▶ GIVEN EXERCISE:
Only a number is wanted: how many lines of the entries include the string "part"?

START RECORDED DATA

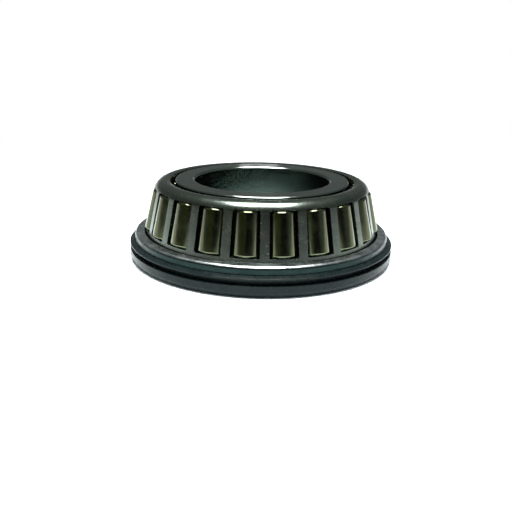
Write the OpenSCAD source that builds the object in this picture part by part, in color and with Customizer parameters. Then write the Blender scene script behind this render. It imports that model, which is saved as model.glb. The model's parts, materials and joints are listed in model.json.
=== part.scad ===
// Sealed cone assembly of a tapered roller bearing: an inner ring with two ribs, a row of
// tapered rollers in a stamped window cage, and a two-piece face seal pressed on the large rib.
// It stands on the back face of the inner ring, with the small ends of the rollers up.
// All roller and raceway lines meet in one apex on the axis, so the rollers roll truly.

/* [Inner ring] */
// Bore diameter
bore_d = 40; // [32:0.5:43]
// Width between the two flat faces
ring_w = 23; // [22:0.1:25]
// Height over the raceway of the rib at the large end, which also carries the seal
large_rib_h = 2.95; // [2:0.05:3.4]
// Height over the raceway of the rib at the small end
small_rib_h = 1; // [0.8:0.05:2]
// Chamfer at both ends of the bore
bore_chamfer = 0.5; // [0.3:0.1:1.5]
// Chamfer on the outer edges of both faces
face_chamfer = 0.3; // [0.2:0.1:1]
// Depth of the grinding relief at both ends of the raceway
relief_depth = 0.35; // [0.1:0.05:0.6]
// Length of the grinding relief along the raceway
relief_len = 1.1; // [0.6:0.1:1.8]

/* [Rollers] */
// Number of rollers
roller_count = 21; // [14:1:21]
// Roller diameter at the middle of its length
roller_d = 7.93; // [7.2:0.01:8.1]
// Roller length between its end faces
roller_len = 11.9; // [10:0.1:12.4]
// Radius of the rounded edge at both ends of a roller
roller_edge_r = 0.6; // [0.2:0.1:1]
// Diameter of the circle through the middles of the rollers
pitch_d = 59.7; // [59.2:0.1:62]
// Height of the middles of the rollers over the back face
roller_mid_z = 14.2; // [13.8:0.1:15.2]
// Angle between the bearing axis and the outer line of a roller
contact_angle = 14.04; // [12:0.01:16]
// Turn of the first roller about the bearing axis, from +X
first_roller_angle = -79.62; // [-180:0.01:180]

/* [Cage] */
// Sheet thickness
cage_t = 1.5; // [1:0.1:1.6]
// Height of the outer face of the bars over the roller axes
cage_rise = 3.35; // [3:0.05:3.5]
// Width of a window at the middle of the roller
window_w = 7.5; // [7:0.05:7.6]
// Radius of the window corners
window_corner_r = 0.5; // [0.2:0.1:1]
// Height of the cage ring below the windows, along the sheet
cage_foot_h = 1.9; // [1.2:0.1:2.4]
// Height of the cage's inward flange over the small ends of the rollers, along their axes
cage_nose_h = 2.9; // [2.7:0.05:4.5]
// Outside radius of the rounded shoulder
shoulder_r = 3.2; // [2.4:0.1:3.6]
// Width of the flat lip inside the shoulder
cage_lip = 0.8; // [0.1:0.1:1.4]

/* [Seal case] */
// Sheet thickness
case_t = 0.8; // [0.5:0.1:1]
// Room between the foot of the cage and the inside of the wall
case_room = 2.3; // [1.9:0.05:3]
// Height of the floor's underside over the back face of the inner ring
case_floor_z = 0.95; // [0.95:0.05:2]
// Height of the sleeve that is pressed on the large rib, from the underside of the floor
sleeve_h = 5.4; // [3:0.1:5.6]
// Depth of the top flange below the lower edges of the windows
case_drop = 0.85; // [0.4:0.05:1]
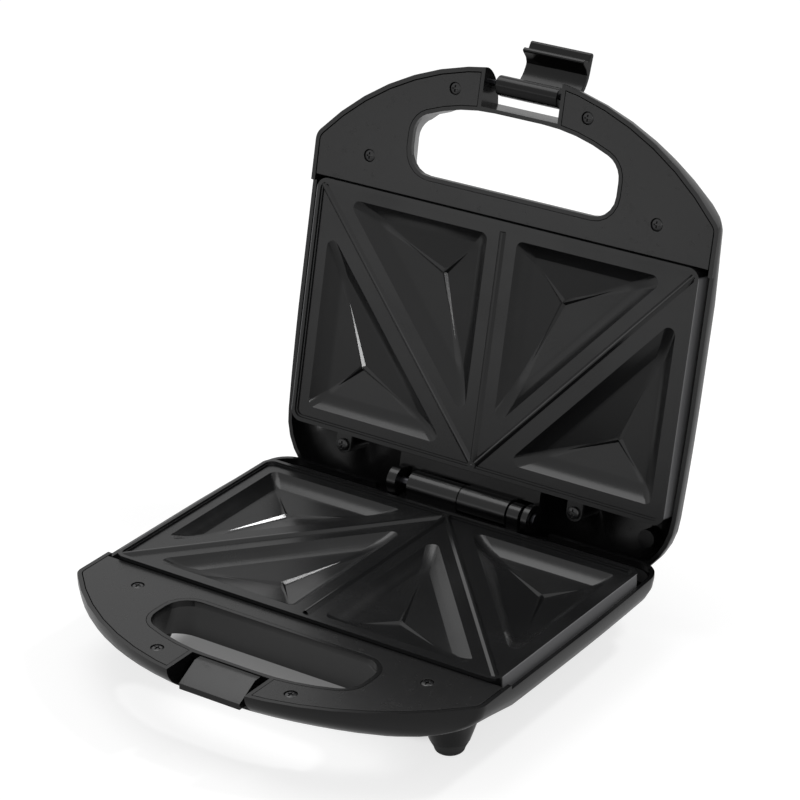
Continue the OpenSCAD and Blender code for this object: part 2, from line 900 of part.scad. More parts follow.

END RECORDED DATA

▶ COMPLETED TASK:
3